Failing to plan is planning to fail
From academia and practice, we learn that most family firm owners strongly prefer to pass the torch to their offspring one day. One often hears expressions such as 'I would like to see my son or daughter at the head of this company one day'. In theory, we would expect that this intense desire to pass the family firm to the next generation results in a well-thought-out succession preparation. A process in which the family firm will invest a lot of time and resources to ensure the family firm's successful longevity. This succession planning process includes selecting and training a successor, deciding on the post-succession strategy, exploring potential roles after succession for the leaving CEO, and communicating succession decisions to relevant stakeholders.
However, evidence from one of our studies  on nearly 400 family firms in Flanders tells another story. The evidence shows that almost 20% of the family firms that expect a succession within the next five years are not yet concerned with the preparation of the succession. These numbers are pretty worrying since it is known that succession planning is a critical factor for the survival of the family firm. Indeed: 'Failing to plan, is planning to fail'. Family firms that are not well prepared for the succession seem to struggle more often to survive.
So, in theory, we would expect that family firms make sure that the succession will be prepared to the best extent possible to ensure the longevity of the family firm. Still, evidence tells us that this is not always the case. For years, this intrigued us, family business researchers, and led us to search for the family firm and CEO characteristics that encourage or discourage succession planning in family firms.
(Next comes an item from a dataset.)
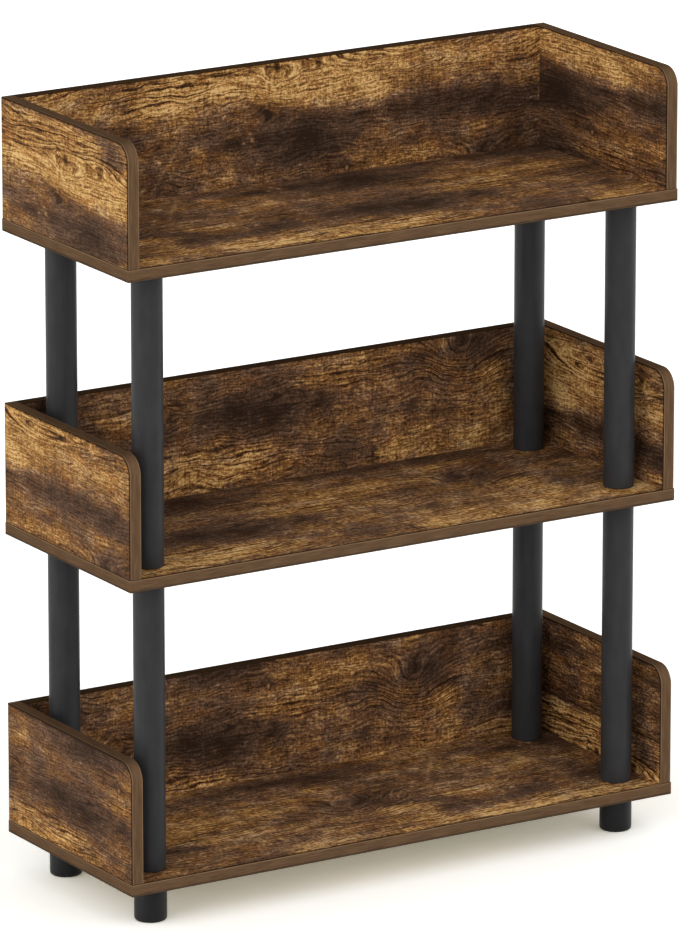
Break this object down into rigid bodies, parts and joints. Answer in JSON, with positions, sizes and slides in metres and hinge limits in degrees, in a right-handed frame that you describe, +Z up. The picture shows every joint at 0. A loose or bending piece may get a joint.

The bright side of governance
One of our studies  explores the potential benefits of suitable governance mechanisms in the family firm as a stimulator of succession planning.
Our results show that active use of family governance practices such as a family charter, family council, and informal family meetings help the family firm to address succession planning. Think about stipulations in the family charter on the qualifications of the successor such as 'the successor should have a master's degree in, e.g., economics'; or discussions in the family council on 'potential career opportunities for family members'; or even informal talks during family excursions about retirement plans of the CEO. These stipulations and discussions clearly stimulate the thinking of and, eventually, the planning of the succession process.
Family governance will serve as a framework for decision-making on succession-related topics. Its results should be that decisions are based on shared values among family members and a collective vision for the family's future and the firm's future. This collective vision can then be communicated to the board of directors, whose duty is to deal with succession planning. The board of directors can then assist in planning the succession and report any problems concerning the succession process. The board should provide objective advice to the family firm to solve any conflicts or difficulties regarding succession.
The dark side of emotions
The results of our article  are based on implementation intention theory. Based on this theory, we argue that family governance and the board of directors have the collective intention to ensure the continuity of the family firm. This intention needs to be implemented, and these governance mechanisms will do so by helping the family firm in planning the succession.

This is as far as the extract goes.